We have there learned counsel for the assessee. Appendix 1, Part I of the Income Tax Rules, 1962, contains the Table of rates at which depreciation is admissible. Item 111(iv) thereof deals with extra-shift allowance. It provides, inter alia, that extra-shift allowance not be allowed in respect of the items of machinery or plant specified therein to which the general rate of depreciation of ten per cent. Applies. We are concerned in this case with item (1) thereof which, at the material time, read as follows:
"(1) Electrical machinery---Switchgear and instruments, transformers and other stationary plant and wiring and fittings of electric light and fan installations." (emphasis supplied).

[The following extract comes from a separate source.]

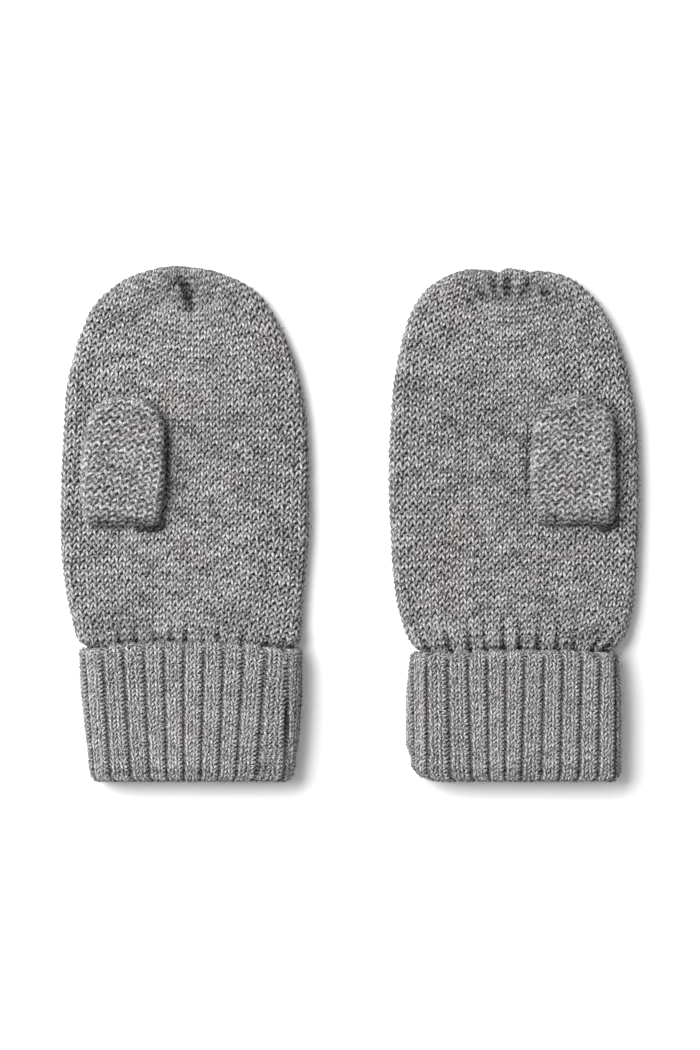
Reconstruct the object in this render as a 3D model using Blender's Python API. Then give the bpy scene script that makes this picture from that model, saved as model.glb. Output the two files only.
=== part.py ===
"""A pair of small child's mittens in plain-knitted wool, laid flat with the palms up.

Each mitten has three pieces: the hand, a knitted bag with a gathered crown; the thumb, a small
bag joined to a slit in the palm and folded flat on it; and the ribbed cuff, folded up once. The
fingers point along +Y, the cloth rests on z = 0, and the origin is under the pair's middle.
"""

from collections import namedtuple
import math

import bmesh
import bpy

MM = 0.001

# Cloth, in millimetres
WALL = 2.4
THUMB_WALL = 2.2
PANEL_GAP = 0.6
SEAM_GAP = 0.3

# Heights that the layers add up to
HAND_THICKNESS = 2 * WALL + PANEL_GAP
THUMB_THICKNESS = 2 * THUMB_WALL + PANEL_GAP
FOLDED_WALL = 2 * WALL + SEAM_GAP
CUFF_INSET = WALL + SEAM_GAP

# The hand's wrist, where it slips into the turned-up cuff
WRIST_TUCK = 1.8
WRIST_RISE_LENGTH = 8.0
GATHER_LENGTH = 7.0

# Where the hand's rings lie: up from the cuff's edge, along the palm, and down from the crown
HAND_FACE_STEPS = 22
HAND_END_STEPS = 4
WRIST_ROWS = (SEAM_GAP, 1.6, 3.2, 5.0, 7.4)
PALM_ROWS = (-25.0, -16.5, -8.0, 0.5, 9.0, 17.5, 26.0, 34.5, 43.0, 51.5, 60.0)
CROWN_ROWS = (14.5, 11.8, 9.6, 7.6, 5.8, 4.2, 2.9, 1.8, 0.9, 0.3)
HAND_INSIDE_ROWS = (-30.0, -10.0, 20.0, 45.0, 62.0, 71.0, 76.0)
CROWN_INSIDE_END = 1.4
CROWN_INSIDE_TIP = 0.4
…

Learned counsel for the assessee submits that the bar applies only to "wiring" of electrical light or fan installations and not to "wiring" of transformer and other stationary plant. In other words, according to learned counsel, "wiring" referred to in the above item should be construed to mean "wiring of electric lights and fan installations" only.

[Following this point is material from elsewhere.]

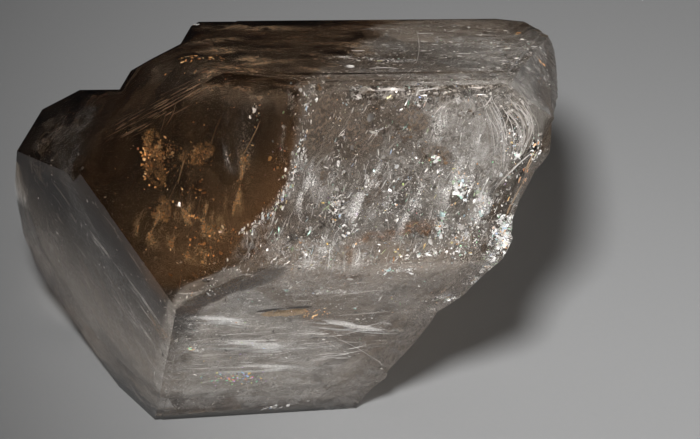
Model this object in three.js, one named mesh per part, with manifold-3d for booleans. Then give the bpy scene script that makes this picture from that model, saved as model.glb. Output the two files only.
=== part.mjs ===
// A large smoky herkimer diamond: a stubby, double-ended quartz crystal with a small crystal grown
// against its left shoulder. Its right end is broken off in a rippled, shell-like fracture, and it
// rests on a flat broken underside. Millimetres, +X across the front, +Y to the back, +Z up.
import * as THREE from "three";
import { mergeVertices } from "three/addons/utils/BufferGeometryUtils.js";
import Module from "manifold-3d";

const DEG = Math.PI / 180;

// Quartz faces repeat every 60 degrees round the c axis. Each form has its own slope: the angle
// between the c axis and the outward normal of its faces.
const SECTOR = 60;
const SLOPE = {
  prism: 90,
  upper: 51.8,
  upperSteep: 75.3,
  upperBevel: 65.5,
  lower: 180 - 51.8,
  lowerSteep: 180 - 75.3,
};

// How the crystal lies: its c axis leans from upright towards a heading, and it is spun about it.
const C_AXIS_LEAN = 34;
const C_AXIS_HEADING = -76;
const SPIN = -66.5;

// The flat broken underside is this far below the crystal's centre.
const UNDERSIDE = 33.2;

// Each face is [form, sector, distance from the crystal's centre].
const MAIN_CRYSTAL = [
  ["prism", 0, 41.8],
  ["prism", 1, 25.8],
  ["prism", 2, 56.0],
  ["prism", 3, 60.0],
  ["prism", 4, 38.0],
  ["prism", 5, 45.7],
  ["upper", 0, 45.9],
  ["upper", 1, 42.8],
  ["upper", 2, 51.8],
  ["upper", 3, 45.2],
  ["upper", 4, 31.5],
  ["upper", 5, 48.1],
  ["upperSteep", 5, 44.6],
  ["upperBevel", 4.5, 39.1],
  ["lower", 0, 52.6],
  ["lower", 3, 33.0],
  ["lower", 4, 38.0],
  ["lower", 5, 44.0],
];

// The small crystal at the left grew in parallel with the main one, so it has the same forms.
const SMALL_CRYSTAL = [
  ["prism", 0, 41.8],
  ["prism", 1, 25.0],
  ["prism", 2, 0.0],
  ["prism", 5, 56.3],
  ["prism", 4, 22.6],
  ["upper", 0, 42.6],
  ["upper", 4, 21.8],
  ["upper", 5, 44.1],
  ["upperSteep", 5, 54.4],
  ["upperBevel", 4.5, 44.0],
  ["lowerSteep", 5, 58.0],
  ["lower", 5, 60.8],
  ["lower", 0, 52.6],
  ["lower", 3, 8.0],
  ["lower", 4, 25.0],
];

// A tiny glassy crystal tip that stands at the left end of the top's back edge.
const TIP = [
  ["prism", 0, 12.0],
  ["prism", 1, -30.0],
  ["prism", 2, -16.0],
  ["prism", 3, 4.0],
  ["prism", 4, 38.5],
  ["prism", 5, 39.9],
  ["upper", 4, 31.6],
  ["upper", 5, 35.4],
  ["upperBevel", 4.5, 42.3],
  ["lower", 3, 4.0],
  ["lower", 4, 32.0],
  ["lower", 5, 32.0],
];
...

We have carefully considered the above submission. However, on a perusal of the above entry, we find it difficult to accept the construction suggested by counsel for the assessee. Item (1) has two parts. The first part refers to "electrical machinery ---Switchgear and instruments, transformers and other stationary plant and wiring " and the other part refers to "fittings of electrical light and fan installations". In that view of the matter, "wiring" referred to in item (1) would mean and include "wiring" for the purposes of items mentioned therein which precede it. It cannot be construed to mean wiring for electric light and fan installations. In that view of the matter, we do not find that the assessee is entitled to extra-shift allowance in respect of the disputed items. The Tribunal was, therefore, justified in disallowing the extra-shift allowance on he items in question.
In view of the above, question No.4 is answered in the negative and in favour of the Revenue. This reference is answered accordingly.
In the facts and circumstances of the case we make no order as to costs.